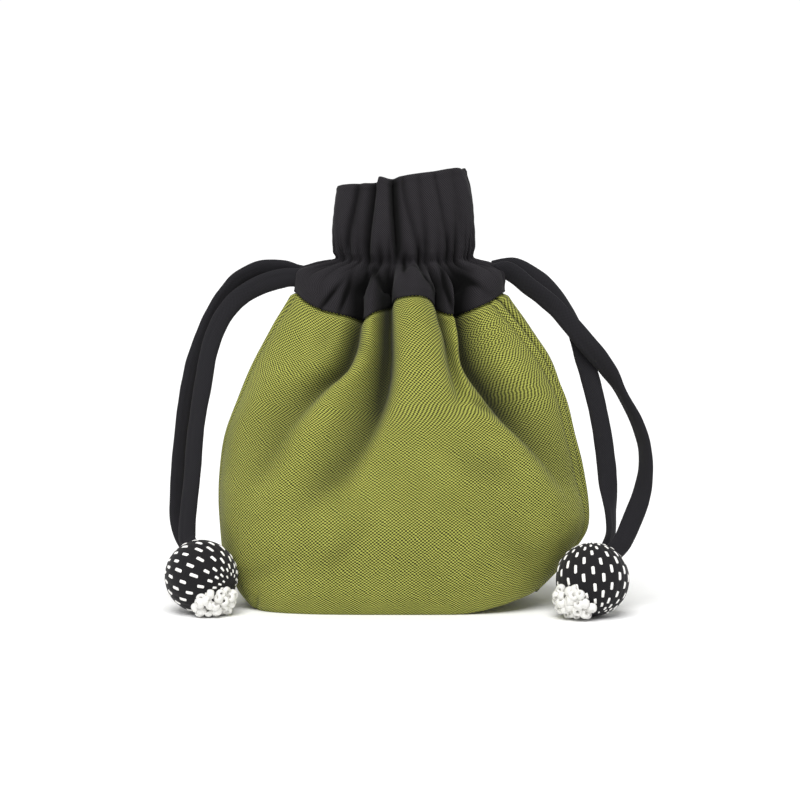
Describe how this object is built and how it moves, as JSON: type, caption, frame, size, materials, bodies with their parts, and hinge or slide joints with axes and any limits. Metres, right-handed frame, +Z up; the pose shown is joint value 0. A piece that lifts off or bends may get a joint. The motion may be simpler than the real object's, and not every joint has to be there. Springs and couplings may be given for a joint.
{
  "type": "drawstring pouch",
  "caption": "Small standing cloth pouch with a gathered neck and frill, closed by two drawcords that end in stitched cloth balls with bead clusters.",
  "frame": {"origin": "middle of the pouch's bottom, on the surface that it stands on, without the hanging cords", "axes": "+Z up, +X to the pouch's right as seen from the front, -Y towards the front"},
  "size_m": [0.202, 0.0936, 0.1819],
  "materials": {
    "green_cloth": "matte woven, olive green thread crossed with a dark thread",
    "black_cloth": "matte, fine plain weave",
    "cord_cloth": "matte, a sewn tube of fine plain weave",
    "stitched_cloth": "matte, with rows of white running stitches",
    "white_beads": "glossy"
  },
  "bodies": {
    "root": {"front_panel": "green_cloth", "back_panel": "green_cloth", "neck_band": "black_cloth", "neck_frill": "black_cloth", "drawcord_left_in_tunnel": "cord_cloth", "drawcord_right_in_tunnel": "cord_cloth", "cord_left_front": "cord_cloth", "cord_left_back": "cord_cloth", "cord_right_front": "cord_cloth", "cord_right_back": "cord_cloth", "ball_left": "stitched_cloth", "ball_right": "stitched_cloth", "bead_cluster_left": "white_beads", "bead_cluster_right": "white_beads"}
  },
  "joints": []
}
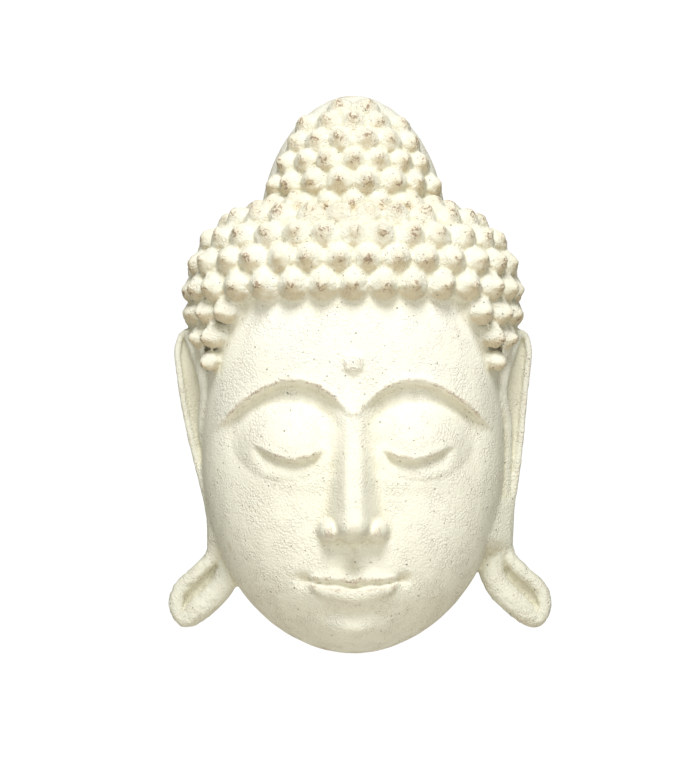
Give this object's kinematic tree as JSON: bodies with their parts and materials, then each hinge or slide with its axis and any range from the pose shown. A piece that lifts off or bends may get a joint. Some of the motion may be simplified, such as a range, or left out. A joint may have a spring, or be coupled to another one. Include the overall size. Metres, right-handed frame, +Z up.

§ **WORK TO BE COMPLETED**
Copy out every entry again, exactly as it was given.

§ **OUTPUT FOR THIS EXERCISE**
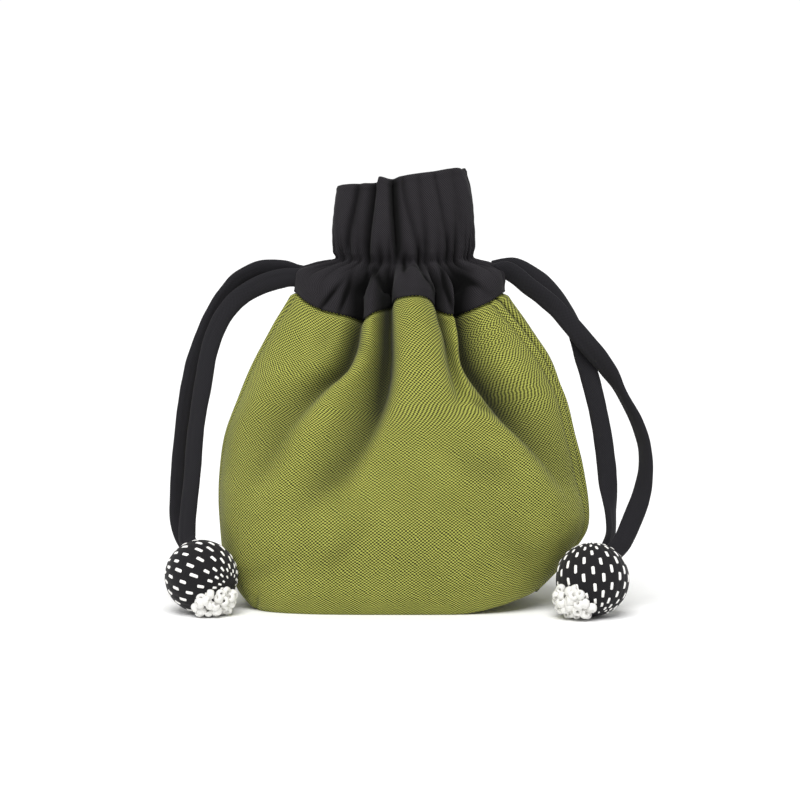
Describe how this object is built and how it moves, as JSON: type, caption, frame, size, materials, bodies with their parts, and hinge or slide joints with axes and any limits. Metres, right-handed frame, +Z up; the pose shown is joint value 0. A piece that lifts off or bends may get a joint. The motion may be simpler than the real object's, and not every joint has to be there. Springs and couplings may be given for a joint.
{
  "type": "drawstring pouch",
  "caption": "Small standing cloth pouch with a gathered neck and frill, closed by two drawcords that end in stitched cloth balls with bead clusters.",
  "frame": {"origin": "middle of the pouch's bottom, on the surface that it stands on, without the hanging cords", "axes": "+Z up, +X to the pouch's right as seen from the front, -Y towards the front"},
  "size_m": [0.202, 0.0936, 0.1819],
  "materials": {
    "green_cloth": "matte woven, olive green thread crossed with a dark thread",
    "black_cloth": "matte, fine plain weave",
    "cord_cloth": "matte, a sewn tube of fine plain weave",
    "stitched_cloth": "matte, with rows of white running stitches",
    "white_beads": "glossy"
  },
  "bodies": {
    "root": {"front_panel": "green_cloth", "back_panel": "green_cloth", "neck_band": "black_cloth", "neck_frill": "black_cloth", "drawcord_left_in_tunnel": "cord_cloth", "drawcord_right_in_tunnel": "cord_cloth", "cord_left_front": "cord_cloth", "cord_left_back": "cord_cloth", "cord_right_front": "cord_cloth", "cord_right_back": "cord_cloth", "ball_left": "stitched_cloth", "ball_right": "stitched_cloth", "bead_cluster_left": "white_beads", "bead_cluster_right": "white_beads"}
  },
  "joints": []
}
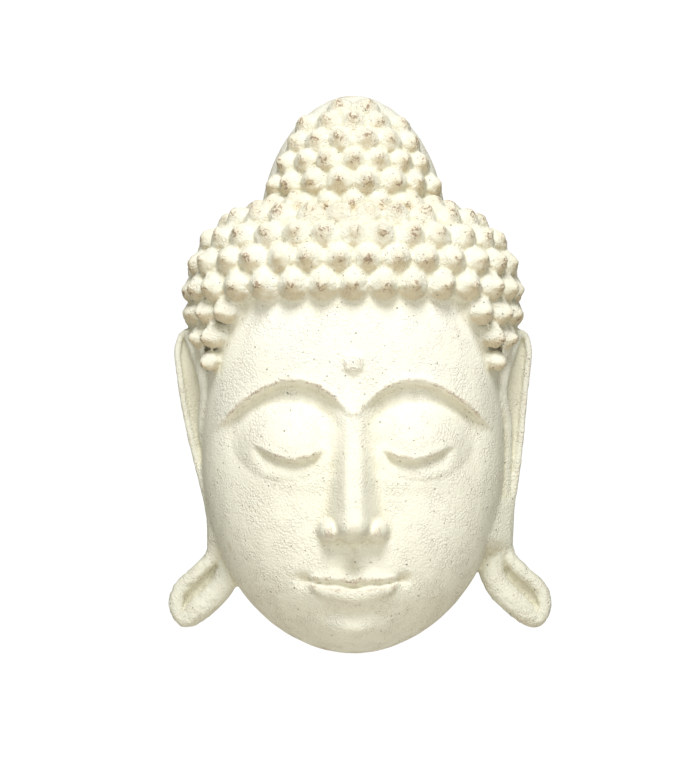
Give this object's kinematic tree as JSON: bodies with their parts and materials, then each hinge or slide with its axis and any range from the pose shown. A piece that lifts off or bends may get a joint. Some of the motion may be simplified, such as a range, or left out. A joint may have a spring, or be coupled to another one. Include the overall size. Metres, right-handed frame, +Z up.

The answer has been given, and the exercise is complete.